What is asked: Repeat exactly the lines from the one containing "inside the base" through the one containing "obj.parent = empty", both lines included, please, without any other lines.

##### Information supplied #####

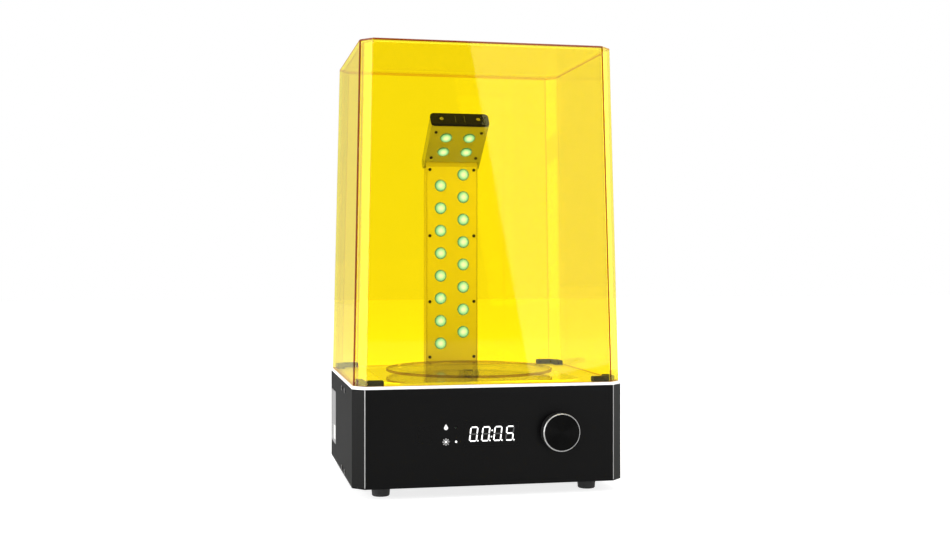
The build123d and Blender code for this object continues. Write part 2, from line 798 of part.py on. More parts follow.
with BuildPart() as knob:
    profile = [
        (0, 0),
        (knob_radius - 0.5, 0),
        (knob_radius, 0.5),
        (knob_radius, knob_height - 1.3),
        (knob_radius - 1.3, knob_height),
        (knob_skirt, knob_height),
        (knob_skirt - 0.6, knob_height - 0.5),
        (0, knob_height - 0.5),
    ]
    with BuildSketch(facing_up(knob_place[0], knob_foot_y, knob_place[1])):
        Polygon(*[(x, -y) for x, y in profile], align=None)
    revolve(axis=Axis((knob_place[0], 0, knob_place[1]), (0, 1, 0)))
    with BuildSketch(facing_front(knob_place[0], knob_foot_y, knob_place[1])):
        Circle(knob_skirt)
    extrude(amount=knob_recess, mode=Mode.SUBTRACT)
    with Locations(facing_rear(knob_place[0], knob_roof_y, knob_place[1])):
        Hole(encoder_shaft_radius + thread_gap, knob_bore)
write(knob, "knob")

# ---------------------------------------------------------------- power inlet and switch at the rear
with BuildPart() as power_jack:
    with BuildSketch(facing_front(jack_x, rear_y, inlet_z)):
        Circle(jack_radius)
    extrude(amount=jack_depth)
    with BuildSketch(facing_rear(jack_x, rear_y, inlet_z)):
        Circle(jack_radius + 1.8)
    extrude(amount=flange_rise)
    with BuildSketch(facing_front(jack_x, rear_y + flange_rise, inlet_z)):
        Circle(jack_bore)
        Circle(jack_pin, mode=Mode.SUBTRACT)
    extrude(amount=jack_depth, mode=Mode.SUBTRACT)
write(power_jack, "power_jack")

pivot_y = rear_y + flange_rise - rocker_pivot
pivot_radius = 1.5
rocker_foot = 3.0
rocker_gap = 0.4
rocker_reach = rocker_radius * sin(rocker_angle + radians(rocker_tilt))

with BuildPart() as switch_housing:
    with BuildSketch(facing_front(switch_x, rear_y, inlet_z)):
        Rectangle(*switch_body)
    extrude(amount=switch_depth)
    with BuildSketch(facing_rear(switch_x, rear_y, inlet_z)):
        RectangleRounded(*flange_size, 1.0)
    extrude(amount=flange_rise)
    with BuildSketch(facing_front(switch_x, rear_y + flange_rise, inlet_z)):
        Rectangle(rocker_width + 2 * fit_gap, 2 * (rocker_reach + rocker_gap))
    extrude(amount=rocker_pivot + rocker_foot * 2, mode=Mode.SUBTRACT)
    with Locations(facing_side(switch_x + switch_body[0] / 2, pivot_y, inlet_z, 1)):
        Hole(pivot_radius + run_gap, switch_body[0])
write(switch_housing, "switch_housing")

with BuildPart() as switch_rocker:
    tilt = radians(rocker_tilt)
    profile = [
        (rocker_face[0] - 1.6, 0),
        (rocker_face[0], rocker_face[1]),
        (-1.0, rocker_face[1]),
        (-rocker_foot, 4.0),
        (-rocker_foot, -4.0),
        (-1.0, -rocker_face[1]),
        (rocker_face[0], -rocker_face[1]),
    ]
    turned = [(y * cos(tilt) + z * sin(tilt), z * cos(tilt) - y * sin(tilt)) for y, z in profile]
    with BuildSketch(facing_side(switch_x - rocker_width / 2, pivot_y, inlet_z, 1)):
        Polygon(*turned, align=None)
    extrude(amount=rocker_width)
    with BuildSketch(facing_side(switch_x - switch_body[0] / 2, pivot_y, inlet_z, 1)):
        Circle(pivot_radius)
    extrude(amount=switch_body[0])
write(switch_rocker, "switch_rocker")

# ---------------------------------------------------------------- lamp column
plate_thickness = 2.0
plate_half = column_half - column_wall - fit_gap
plate_top = hinge_z - 6.0
ledge_width = 6.0
ledge_depth = 5.0
board_half = plate_half - ledge_width - fit_gap
lens_radius = 7.15
lens_edge = 0.9
lens_x = 14.0
lens_pitch = 27.4
lens_rows = 8
lens_top_z = hinge_z - 15.3
pin_radius = 2.0
pin_depth = 8.0
ear_gap = 0.4
ear_thickness = 2.0
lens_places = [(lens_x, lens_top_z - row * lens_pitch) for row in range(lens_rows)]
lens_places += [(-lens_x, lens_top_z - (row + 0.5) * lens_pitch) for row in range(lens_rows)]
column_screw_z = (hinge_z - 9.6, hinge_z - 90.0, hinge_z - 170.0, deck_top + 12.0)
column_plate_seats = [(sx * (plate_half - ledge_width / 2), z) for sx in (-1, 1) for z in column_screw_z]
cavity_z = deck_top + column_base
ledge_back = column_front + plate_thickness + ledge_depth

with BuildPart() as column_shell:
    with BuildSketch(facing_side(-column_half, hinge_y, 0, 1)):
        with Locations((0, (deck_top + hinge_z) / 2)):
            Rectangle(column_depth, hinge_z - deck_top)
        with Locations((0, hinge_z)):
            Circle(hinge_radius)
    extrude(amount=2 * column_half)
    with BuildSketch(facing_front(0, column_front, (deck_top + plate_top) / 2)):
        Rectangle(2 * (plate_half + fit_gap), plate_top - deck_top)
    extrude(amount=-plate_thickness, mode=Mode.SUBTRACT)
    with BuildSketch(facing_front(0, column_front, (cavity_z + plate_top) / 2)):
        Rectangle(2 * (board_half + fit_gap), plate_top - cavity_z)
    extrude(amount=column_wall - column_depth, mode=Mode.SUBTRACT)
    with BuildSketch(facing_front(0, ledge_back, (cavity_z + plate_top) / 2)):
        Rectangle(2 * plate_half, plate_top - cavity_z)
    extrude(amount=plate_thickness + ledge_depth + column_wall - column_depth, mode=Mode.SUBTRACT)
    with Locations([facing_front(x, column_front + plate_thickness, z) for x, z in column_plate_seats]):
        Hole(plate_screw.thread, ledge_depth)
    with Locations([facing_down(x, y, deck_top) for x, y in column_seats]):
        Hole(column_screw.thread, column_base)
    with Locations(facing_up(0, hinge_y, cavity_z)):
        Hole(lead_hole, column_base)
    with Locations([facing_side(side * column_half, hinge_y, hinge_z, side) for side in (-1, 1)]):
        Hole(pin_radius + run_gap, pin_depth)
write(column_shell, "column_shell")

with BuildPart() as column_plate:
    with BuildSketch(facing_front(0, column_front + plate_thickness, (deck_top + plate_top) / 2)):
        Rectangle(2 * plate_half, plate_top - deck_top)
    extrude(amount=plate_thickness)
    with Locations([facing_front(x, column_front, z) for x, z in lens_places]):
        Hole(lens_radius + fit_gap, plate_thickness)
    with Locations([facing_front(x, column_front, z) for x, z in column_plate_seats]):
        Hole(plate_screw.hole, plate_thickness)
write(column_plate, "column_plate")

with BuildPart() as column_board:
    with BuildSketch(facing_rear(0, column_front + plate_thickness, (cavity_z + plate_top) / 2)):
        Rectangle(2 * board_half, plate_top - cavity_z - 2 * fit_gap)
    extrude(amount=board_thickness)
write(column_board, "column_board")

with BuildPart() as column_lenses:
    for x, z in lens_places:
        with BuildSketch(facing_front(x, column_front + plate_thickness, z)):
            Circle(lens_radius)
        extrude(amount=plate_thickness + lens_proud)
    fillet(column_lenses.faces().filter_by(Axis.Y).group_by(Axis.Y)[0].edges(), lens_edge)
write(column_lenses, "column_lenses")

screws([facing_front(x, column_front, z) for x, z in column_plate_seats], plate_screw, "column_plate_screws")

# ---------------------------------------------------------------- lamp head, drawn upright on its hinge
head_tilt = 50.0
head_half = column_half + ear_gap + ear_thickness
head_start = hinge_radius + 1.0
head_plate_length = 57.5
cap_height = 3.0
head_end = head_reach - cap_height
cap_corner = 5.0
cap_boss = (3.2, 10.0)
cap_seats = (-22.0, 22.0)
head_wall = 1.6
head_inner = head_half - head_wall
head_screw_x = 27.5
head_board_half = head_screw_x - 2.5
head_lenses_at = [(sx * lens_x, head_start + along) for sx in (-1, 1) for along in (17.0, 40.3)]
head_plate_seats = [(sx * head_screw_x, head_start + along) for sx in (-1, 1) for along in (7.0, 49.0)]
head_front = -hinge_radius
head_centre = head_start + head_plate_length / 2
head_frame = Location((0, hinge_y, hinge_z), (head_tilt, 0, 0))


def on_head(plane):
    """Carries a plane from the upright head, with the hinge at its origin, to the tilted one."""
    return Plane(head_frame * plane.location)


with BuildPart() as head_shell:
    with BuildSketch(on_head(facing_side(-head_half, 0, 0, 1))):
        with Locations((0, head_end / 2)):
            Rectangle(column_depth, head_end)
        Circle(hinge_radius)
    extrude(amount=2 * head_half)
    with BuildSketch(on_head(facing_front(0, -column_depth, head_start / 2 - column_depth / 2))):
        Rectangle(2 * (head_half - ear_thickness), head_start + column_depth)
    extrude(amount=-2 * column_depth, mode=Mode.SUBTRACT)
    with BuildSketch(on_head(facing_front(0, head_front, head_centre))):
        Rectangle(2 * head_inner, head_plate_length)
    extrude(amount=-plate_thickness, mode=Mode.SUBTRACT)
    with BuildSketch(on_head(facing_front(0, head_front, head_centre))):
        Rectangle(2 * (head_board_half + fit_gap), head_plate_length - 2 * head_wall)
    extrude(amount=head_wall - column_depth, mode=Mode.SUBTRACT)
    with Locations([on_head(facing_front(x, head_front + plate_thickness, z)) for x, z in head_plate_seats]):
        Hole(plate_screw.thread, ledge_depth)
    with Locations([on_head(facing_up(x, 0, head_end)) for x in cap_seats]):
        Hole(cap_screw.thread, cap_boss[1])
    with Locations([on_head(facing_side(side * head_half, 0, 0, side)) for side in (-1, 1)]):
        Hole(pin_radius + thread_gap, ear_thickness)
write(head_shell, "head_shell")

with BuildPart() as head_plate:
    with BuildSketch(on_head(facing_front(0, head_front + plate_thickness, head_centre))):
        Rectangle(2 * (head_inner - fit_gap), head_plate_length - 2 * fit_gap)
    extrude(amount=plate_thickness)
    with Locations([on_head(facing_front(x, head_front, z)) for x, z in head_lenses_at]):
        Hole(lens_radius + fit_gap, plate_thickness)
    with Locations([on_head(facing_front(x, head_front, z)) for x, z in head_plate_seats]):
        Hole(plate_screw.hole, plate_thickness)
write(head_plate, "head_plate")

with BuildPart() as head_board:
    with BuildSketch(on_head(facing_rear(0, head_front + plate_thickness, head_centre))):
        Rectangle(2 * head_board_half, head_plate_length - 2 * head_wall - 2 * fit_gap)
    extrude(amount=board_thickness)
write(head_board, "head_board")

with BuildPart() as head_lenses:
    for x, z in head_lenses_at:
        with BuildSketch(on_head(facing_front(x, head_front + plate_thickness, z))):
            Circle(lens_radius)
        extrude(amount=plate_thickness + lens_proud)
    outward = Axis(head_frame.position, on_head(Plane.XZ).z_dir)
    fillet(head_lenses.faces().filter_by(outward).group_by(outward)[-1].edges(), lens_edge)
write(head_lenses, "head_lenses")

head_screw_seats = [on_head(facing_front(x, head_front, z)) for x, z in head_plate_seats]
screws(head_screw_seats, plate_screw, "head_plate_screws")

with BuildPart() as head_cap:
    with BuildSketch(on_head(facing_up(0, 0, head_end))):
        RectangleRounded(2 * (head_half + cap_overhang[0]), column_depth + 2 * cap_overhang[1], cap_corner)
    extrude(amount=cap_height)
    chamfer(head_cap.faces().sort_by(Axis(head_frame.position, on_head(Plane.XY).z_dir))[-1].edges(), 0.8)
    with Locations([on_head(facing_up(x, 0, head_end + cap_height)) for x in cap_seats]):
        CounterBoreHole(cap_screw.hole, cap_screw.head + 0.2, 0.9)
write(head_cap, "head_cap")

cap_screw_seats = [on_head(facing_up(x, 0, head_end + cap_height - 0.9)) for x in cap_seats]
screws(cap_screw_seats, cap_screw, "cap_screws")

with BuildPart() as hinge_pins:
    for side in (-1, 1):
        with BuildSketch(facing_side(side * head_half, hinge_y, hinge_z, side)):
            Circle(pin_radius)
        extrude(amount=0.2 - ear_thickness - ear_gap - pin_depth)
        with BuildSketch(facing_side(side * head_half, hinge_y, hinge_z, side)):
            Circle(pin_radius + 1.6)
        extrude(amount=1.0)
write(hinge_pins, "hinge_pins")

# ---------------------------------------------------------------- screws inside the base
inner_seats = [facing_down(x, y, deck_z - rail_thickness) for x, y in rail_seats]
inner_seats += [facing_down(x, table_y + y, deck_z - bracket_thickness) for x, y in bracket_seats]
inner_seats += [facing_up(x, table_y + y, bracket_z + bracket_thickness) for x, y in corners(motor_pitch / 2,
                                                                                            motor_pitch / 2)]
inner_seats += [facing_rear(x, board_y + board_thickness, z) for x, z in control_spacers]
inner_seats += [facing_up(x, driver_y + y, driver_z + board_thickness) for x, y in driver_seats]
screws(inner_seats, inner_screw, "inner_screws")
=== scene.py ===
import bmesh
import bpy
import json
from math import cos, pi, radians, sin, sqrt
from mathutils import Matrix, Vector


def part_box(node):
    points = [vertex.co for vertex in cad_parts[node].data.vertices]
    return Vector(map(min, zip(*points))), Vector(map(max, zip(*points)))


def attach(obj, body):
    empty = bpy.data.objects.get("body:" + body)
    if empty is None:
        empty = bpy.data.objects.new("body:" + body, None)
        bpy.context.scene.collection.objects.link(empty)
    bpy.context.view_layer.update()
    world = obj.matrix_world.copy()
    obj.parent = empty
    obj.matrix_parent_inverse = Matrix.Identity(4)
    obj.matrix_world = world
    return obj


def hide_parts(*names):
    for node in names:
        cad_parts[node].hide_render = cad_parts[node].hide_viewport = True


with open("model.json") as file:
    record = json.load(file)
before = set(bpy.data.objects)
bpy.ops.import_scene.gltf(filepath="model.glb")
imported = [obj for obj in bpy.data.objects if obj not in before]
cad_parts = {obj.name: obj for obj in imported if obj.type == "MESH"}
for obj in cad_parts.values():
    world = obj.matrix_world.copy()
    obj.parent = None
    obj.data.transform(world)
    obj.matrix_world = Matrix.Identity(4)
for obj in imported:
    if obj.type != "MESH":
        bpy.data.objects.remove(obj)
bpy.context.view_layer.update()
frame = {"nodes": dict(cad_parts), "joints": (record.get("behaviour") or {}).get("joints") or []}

# The whole scene is in metres, +Z up, with the front of the machine at -Y.
MM = 0.001


# ---------------------------------------------------------------- places read from the CAD frame
def corner(node, side):
    """The lowest (side 0) or highest (side 1) corner of a CAD node."""
    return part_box(node)[side]


FRONT = corner("front_panel", 0).y
REAR = corner("rear_panel", 1).y
BODY_Y = (FRONT + REAR) / 2


def middle(node):
    low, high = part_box(node)
    return (low + high) / 2


# ---------------------------------------------------------------- camera
CAMERA_X = -0.2826
CAMERA_BACK = 1.3077
CAMERA_HEIGHT = 0.2461
CAMERA_TURN = 11.25
LENS_LENGTH = 44.35
LENS_SHIFT = (0.0282, -0.0067)


def add_camera():
    """A level camera to the left of the machine and turned towards it. Its lens is shifted, not tilted."""
    data = bpy.data.cameras.new("camera")
    data.sensor_width = 36.0
    data.lens = LENS_LENGTH
    data.shift_x, data.shift_y = LENS_SHIFT
    camera = bpy.data.objects.new("camera", data)
    camera.location = (CAMERA_X, BODY_Y - CAMERA_BACK, CAMERA_HEIGHT)
    camera.rotation_euler = (radians(90), 0, radians(-CAMERA_TURN))
    bpy.context.scene.collection.objects.link(camera)
    bpy.context.scene.camera = camera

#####

Full output:
# ---------------------------------------------------------------- screws inside the base
inner_seats = [facing_down(x, y, deck_z - rail_thickness) for x, y in rail_seats]
inner_seats += [facing_down(x, table_y + y, deck_z - bracket_thickness) for x, y in bracket_seats]
inner_seats += [facing_up(x, table_y + y, bracket_z + bracket_thickness) for x, y in corners(motor_pitch / 2,
                                                                                            motor_pitch / 2)]
inner_seats += [facing_rear(x, board_y + board_thickness, z) for x, z in control_spacers]
inner_seats += [facing_up(x, driver_y + y, driver_z + board_thickness) for x, y in driver_seats]
screws(inner_seats, inner_screw, "inner_screws")
=== scene.py ===
import bmesh
import bpy
import json
from math import cos, pi, radians, sin, sqrt
from mathutils import Matrix, Vector


def part_box(node):
    points = [vertex.co for vertex in cad_parts[node].data.vertices]
    return Vector(map(min, zip(*points))), Vector(map(max, zip(*points)))


def attach(obj, body):
    empty = bpy.data.objects.get("body:" + body)
    if empty is None:
        empty = bpy.data.objects.new("body:" + body, None)
        bpy.context.scene.collection.objects.link(empty)
    bpy.context.view_layer.update()
    world = obj.matrix_world.copy()
    obj.parent = empty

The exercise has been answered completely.